### YOUR OBJECTIVE
Begin with the line containing "for name, part" and end with the line containing "BEAD_DIAMETER = cad_high.x"; set down that block verbatim and nothing else.

*-*-*

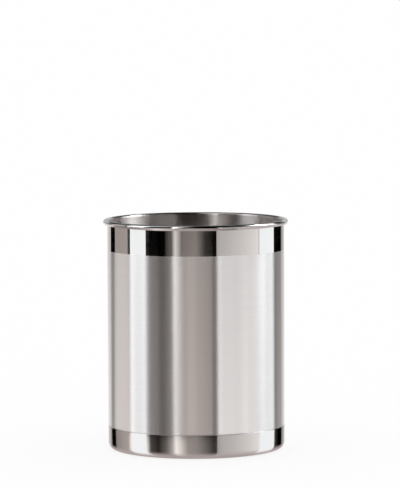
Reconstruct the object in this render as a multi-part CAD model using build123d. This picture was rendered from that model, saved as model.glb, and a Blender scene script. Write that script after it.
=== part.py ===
from build123d import *
import math
import os

# An open steel crock for kitchen utensils. Millimetres, +Z up.
# The origin is the centre of the flat face that it stands on.

# Overall sizes
body_diameter = 136.0
overall_height = 177.5

# Side wall: one sheet rolled into a tube, with its top edge curled outward round a wire
wall_sheet = 0.7
rim_bead_diameter = 3.8
curl_edge_gap = 0.15
wire_clearance = 0.1

# Joint line, where the wall stands on the shoulder of the base pan
joint_height = 18.8
joint_bevel = 0.3
lap_height = 8.0
lap_clearance = 0.05

# Base pan: pressed sheet with a rounded foot, a flat ring and a raised middle
pan_sheet = 0.8
foot_corner_radius = 5.2
standing_ring_width = 5.0
recess_side_run = 1.2
recess_bend_radius = 0.8
joggle_height = 1.4

# Base pad: a soft disc that fills the recess and stands a little proud of the pan
pad_thickness = 2.0
pad_proud = 0.4
pad_margin = 1.0
pad_edge_radius = 0.5

# Places worked out from the sizes
body_radius = body_diameter / 2
wall_inner_radius = body_radius - wall_sheet
bead_radius = rim_bead_diameter / 2
curl_bore_radius = bead_radius - wall_sheet
bead_centre_radius = wall_inner_radius + bead_radius
bead_centre_height = overall_height - bead_radius
upstand_radius = wall_inner_radius - lap_clearance
ring_inner_radius = body_radius - foot_corner_radius - standing_ring_width
panel_radius = ring_inner_radius - recess_side_run
pad_radius = panel_radius - pad_margin


def turned(corners):
    """A solid turned about Z from corners given as (radius, height, rounding)."""
    with BuildPart() as turning:
        with BuildSketch(Plane.XZ):
            with BuildLine():
                FilletPolyline(
                    *[(radius, height) for radius, height, rounding in corners],
                    radius=[rounding for radius, height, rounding in corners],
                    close=True,
                )
            make_face()
        revolve(axis=Axis.Z)
    return turning.part


def make_side_wall():
    """The tube, bevelled at its lower edge, and the curl at its top, which ends close to the wall."""
    end_radius = body_radius + curl_edge_gap
    end_angle = -math.degrees(math.acos((end_radius - bead_centre_radius) / bead_radius))
    start_angle = 180.0
    sweep = end_angle - start_angle
    centre = (bead_centre_radius, bead_centre_height)
    with BuildPart() as wall:
        with BuildSketch(Plane.XZ):
            with BuildLine():
                bore = CenterArc(centre, curl_bore_radius, start_angle, sweep)
                outside = CenterArc(centre, bead_radius, start_angle, sweep)
                Line(bore @ 1, outside @ 1)
                Polyline(
                    outside @ 0,
                    (wall_inner_radius, joint_height),
                    (body_radius - joint_bevel, joint_height),
                    (body_radius, joint_height + joint_bevel),
                    bore @ 0,
                )
            make_face()
        revolve(axis=Axis.Z)
    return wall.part


def make_rim_wire():
    """The wire ring inside the curl."""
    with BuildPart() as wire:
        with BuildSketch(Plane.XZ):
            with Locations((bead_centre_radius, bead_centre_height)):
                Circle(curl_bore_radius - wire_clearance)
        revolve(axis=Axis.Z)
    return wire.part


def make_base_pan():
    """The pan: middle panel, recess side, standing ring, rounded foot, shoulder and upstand."""
    ring_height = pad_proud
    panel_height = pad_thickness
    side_angle = math.atan2(panel_height - ring_height, recess_side_run)
    side_shift = pan_sheet * math.tan(side_angle / 2)
    outer_bend_radius = recess_bend_radius + pan_sheet
    underside = [
        (0, panel_height, 0),
        (panel_radius, panel_height, recess_bend_radius),
        (ring_inner_radius, ring_height, outer_bend_radius),
        (body_radius, ring_height, foot_corner_radius),
        (body_radius, joint_height - joint_bevel, 0),
        (body_radius - joint_bevel, joint_height, 0),
        (upstand_radius, joint_height, 0),
        (upstand_radius, joint_height + lap_height, 0),
    ]
    inside = [
        (upstand_radius - pan_sheet, joint_height + lap_height, 0),
        (upstand_radius - pan_sheet, joint_height, recess_bend_radius),
        (body_radius - pan_sheet, joint_height - joggle_height, recess_bend_radius),
        (body_radius - pan_sheet, ring_height + pan_sheet, foot_corner_radius - pan_sheet),
        (ring_inner_radius + side_shift, ring_height + pan_sheet, recess_bend_radius),
        (panel_radius + side_shift, panel_height + pan_sheet, outer_bend_radius),
        (0, panel_height + pan_sheet, 0),
    ]
    return turned(underside + inside)


def make_base_pad():
    """The pad: a disc with a rounded lower edge, fixed to the underside of the middle panel."""
    return turned(
        [
            (0, 0, 0),
            (pad_radius, 0, pad_edge_radius),
            (pad_radius, pad_thickness, 0),
            (0, pad_thickness, 0),
        ]
    )


parts = {
    "side_wall": make_side_wall(),
    "rim_wire": make_rim_wire(),
    "base_pan": make_base_pan(),
    "base_pad": make_base_pad(),
}

os.makedirs("parts", exist_ok=True)
for name, part in parts.items():
    export_step(part, f"parts/{name}.step")
    print(name, round(part.volume), part.bounding_box().size)
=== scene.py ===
import math
from collections import namedtuple

import bpy
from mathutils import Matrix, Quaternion, Vector


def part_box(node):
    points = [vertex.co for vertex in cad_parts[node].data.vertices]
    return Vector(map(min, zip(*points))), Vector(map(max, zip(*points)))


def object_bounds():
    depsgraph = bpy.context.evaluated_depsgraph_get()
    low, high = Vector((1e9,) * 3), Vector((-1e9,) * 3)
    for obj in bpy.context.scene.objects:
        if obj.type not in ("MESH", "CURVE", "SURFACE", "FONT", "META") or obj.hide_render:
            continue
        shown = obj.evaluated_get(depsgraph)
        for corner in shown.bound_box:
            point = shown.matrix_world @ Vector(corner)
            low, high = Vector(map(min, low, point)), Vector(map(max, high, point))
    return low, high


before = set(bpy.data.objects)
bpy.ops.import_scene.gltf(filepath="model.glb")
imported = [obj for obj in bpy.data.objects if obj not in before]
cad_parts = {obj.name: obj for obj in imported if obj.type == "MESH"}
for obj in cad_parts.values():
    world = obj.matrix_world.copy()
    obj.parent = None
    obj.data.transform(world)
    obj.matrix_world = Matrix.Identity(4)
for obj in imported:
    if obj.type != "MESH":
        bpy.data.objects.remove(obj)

# The steel crock, dressed for its studio picture. Metres, +Z up, angles in degrees.
cad_low, cad_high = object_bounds()

# The wall and the pan under it
BODY_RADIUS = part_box("base_pan")[1].x
JOINT_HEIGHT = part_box("side_wall")[0].z
JOINT_BEVEL = 0.0003
WALL_SHEET = 0.0007
BEAD_DIAMETER = cad_high.x - BODY_RADIUS + WALL_SHEET

# Where the wall's finishes lie: bead and mirror band together are TOP_BAND high, and the satin under them
# starts at SATIN_TOP, over a height of FINISH_BLUR.
TOP_BAND = 0.0233
FINISH_BLUR = 0.0005
SATIN_TOP = cad_high.z - TOP_BAND

# The weld line behind, and how much of its colour shows inside and on the satin
WELD_WIDTH = 0.0012
WELD_INSIDE_SHARE = 0.5
WELD_SATIN_SHARE = 0.35

# Where the pan's finishes lie: it gets duller from FOOT_CORNER down to FOOT_UNDER, and from JOINT_DULL
# under the joint up to the bevel. The band between the rounded foot and the joint is upright in its
# middle, and its slope grows from there by BAND_CROWN for each metre of height.
FOOT_TOP = 0.0056
FOOT_CORNER = 0.0045
FOOT_UNDER = 0.0012
JOINT_DULL = 0.00045
BAND_MIDDLE = (FOOT_TOP + JOINT_HEIGHT) / 2
BAND_CROWN = 5.0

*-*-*

### THE REPLY
for name, part in parts.items():
    export_step(part, f"parts/{name}.step")
    print(name, round(part.volume), part.bounding_box().size)
=== scene.py ===
import math
from collections import namedtuple

import bpy
from mathutils import Matrix, Quaternion, Vector


def part_box(node):
    points = [vertex.co for vertex in cad_parts[node].data.vertices]
    return Vector(map(min, zip(*points))), Vector(map(max, zip(*points)))


def object_bounds():
    depsgraph = bpy.context.evaluated_depsgraph_get()
    low, high = Vector((1e9,) * 3), Vector((-1e9,) * 3)
    for obj in bpy.context.scene.objects:
        if obj.type not in ("MESH", "CURVE", "SURFACE", "FONT", "META") or obj.hide_render:
            continue
        shown = obj.evaluated_get(depsgraph)
        for corner in shown.bound_box:
            point = shown.matrix_world @ Vector(corner)
            low, high = Vector(map(min, low, point)), Vector(map(max, high, point))
    return low, high


before = set(bpy.data.objects)
bpy.ops.import_scene.gltf(filepath="model.glb")
imported = [obj for obj in bpy.data.objects if obj not in before]
cad_parts = {obj.name: obj for obj in imported if obj.type == "MESH"}
for obj in cad_parts.values():
    world = obj.matrix_world.copy()
    obj.parent = None
    obj.data.transform(world)
    obj.matrix_world = Matrix.Identity(4)
for obj in imported:
    if obj.type != "MESH":
        bpy.data.objects.remove(obj)

# The steel crock, dressed for its studio picture. Metres, +Z up, angles in degrees.
cad_low, cad_high = object_bounds()

# The wall and the pan under it
BODY_RADIUS = part_box("base_pan")[1].x
JOINT_HEIGHT = part_box("side_wall")[0].z
JOINT_BEVEL = 0.0003
WALL_SHEET = 0.0007
BEAD_DIAMETER = cad_high.x - BODY_RADIUS + WALL_SHEET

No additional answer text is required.